* **Task description**:
Return the full listing exactly as it is written.
----
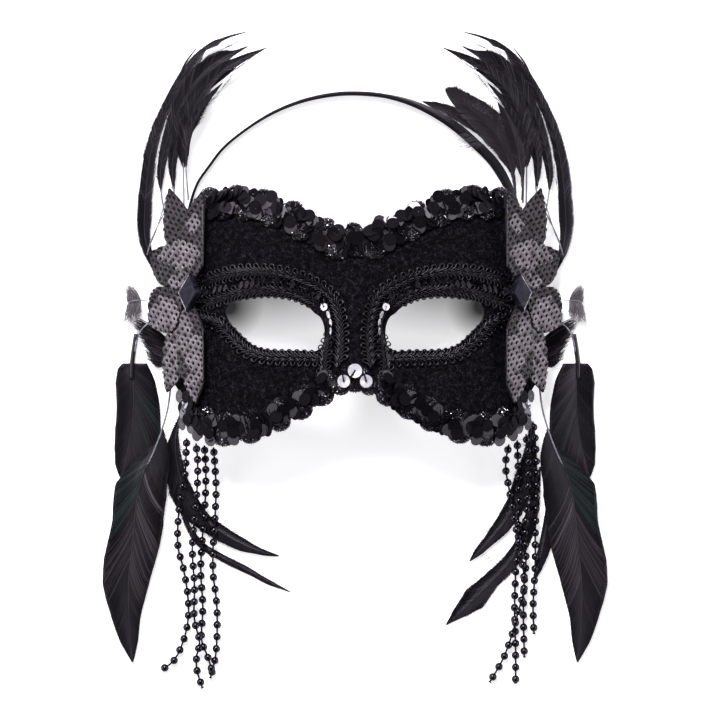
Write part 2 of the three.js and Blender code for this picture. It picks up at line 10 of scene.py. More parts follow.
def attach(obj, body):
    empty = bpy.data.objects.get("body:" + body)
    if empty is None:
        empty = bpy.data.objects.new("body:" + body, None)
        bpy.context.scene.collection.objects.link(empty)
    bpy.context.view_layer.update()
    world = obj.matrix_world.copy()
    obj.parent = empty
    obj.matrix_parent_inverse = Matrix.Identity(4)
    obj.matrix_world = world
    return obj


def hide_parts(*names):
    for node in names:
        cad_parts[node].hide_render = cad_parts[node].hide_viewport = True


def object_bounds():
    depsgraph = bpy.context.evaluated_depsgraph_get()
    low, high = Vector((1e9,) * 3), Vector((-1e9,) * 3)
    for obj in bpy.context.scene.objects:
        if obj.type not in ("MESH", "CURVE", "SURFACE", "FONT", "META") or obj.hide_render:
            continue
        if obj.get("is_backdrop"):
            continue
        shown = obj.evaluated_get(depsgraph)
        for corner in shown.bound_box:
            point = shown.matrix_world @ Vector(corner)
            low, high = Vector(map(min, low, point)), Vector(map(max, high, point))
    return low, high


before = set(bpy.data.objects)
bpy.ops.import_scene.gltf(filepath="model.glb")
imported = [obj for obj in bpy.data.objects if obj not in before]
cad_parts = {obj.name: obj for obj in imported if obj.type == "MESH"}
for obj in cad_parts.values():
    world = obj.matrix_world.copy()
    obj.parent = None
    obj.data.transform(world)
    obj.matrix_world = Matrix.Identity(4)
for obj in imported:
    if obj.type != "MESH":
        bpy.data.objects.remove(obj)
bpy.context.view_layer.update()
----
* **Complete output**:
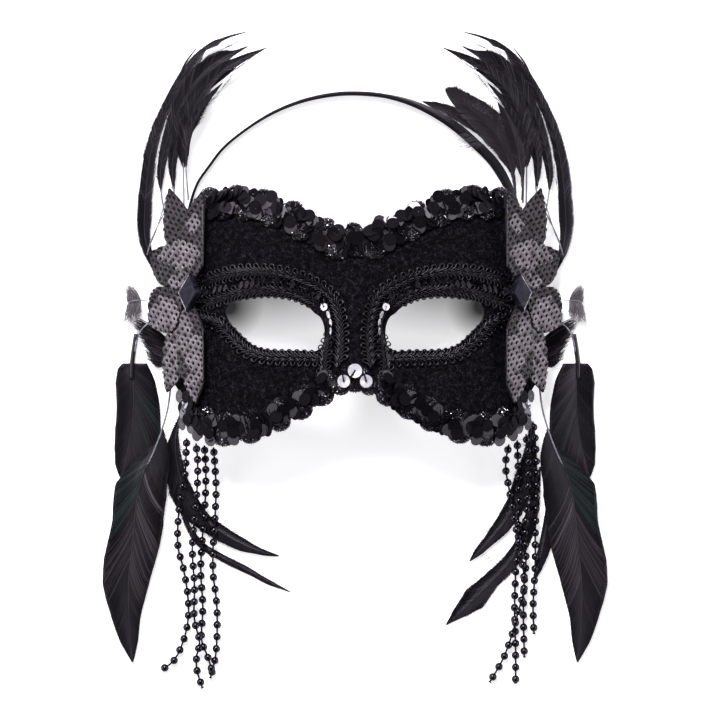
Write part 2 of the three.js and Blender code for this picture. It picks up at line 10 of scene.py. More parts follow.
def attach(obj, body):
    empty = bpy.data.objects.get("body:" + body)
    if empty is None:
        empty = bpy.data.objects.new("body:" + body, None)
        bpy.context.scene.collection.objects.link(empty)
    bpy.context.view_layer.update()
    world = obj.matrix_world.copy()
    obj.parent = empty
    obj.matrix_parent_inverse = Matrix.Identity(4)
    obj.matrix_world = world
    return obj


def hide_parts(*names):
    for node in names:
        cad_parts[node].hide_render = cad_parts[node].hide_viewport = True


def object_bounds():
    depsgraph = bpy.context.evaluated_depsgraph_get()
    low, high = Vector((1e9,) * 3), Vector((-1e9,) * 3)
    for obj in bpy.context.scene.objects:
        if obj.type not in ("MESH", "CURVE", "SURFACE", "FONT", "META") or obj.hide_render:
            continue
        if obj.get("is_backdrop"):
            continue
        shown = obj.evaluated_get(depsgraph)
        for corner in shown.bound_box:
            point = shown.matrix_world @ Vector(corner)
            low, high = Vector(map(min, low, point)), Vector(map(max, high, point))
    return low, high


before = set(bpy.data.objects)
bpy.ops.import_scene.gltf(filepath="model.glb")
imported = [obj for obj in bpy.data.objects if obj not in before]
cad_parts = {obj.name: obj for obj in imported if obj.type == "MESH"}
for obj in cad_parts.values():
    world = obj.matrix_world.copy()
    obj.parent = None
    obj.data.transform(world)
    obj.matrix_world = Matrix.Identity(4)
for obj in imported:
    if obj.type != "MESH":
        bpy.data.objects.remove(obj)
bpy.context.view_layer.update()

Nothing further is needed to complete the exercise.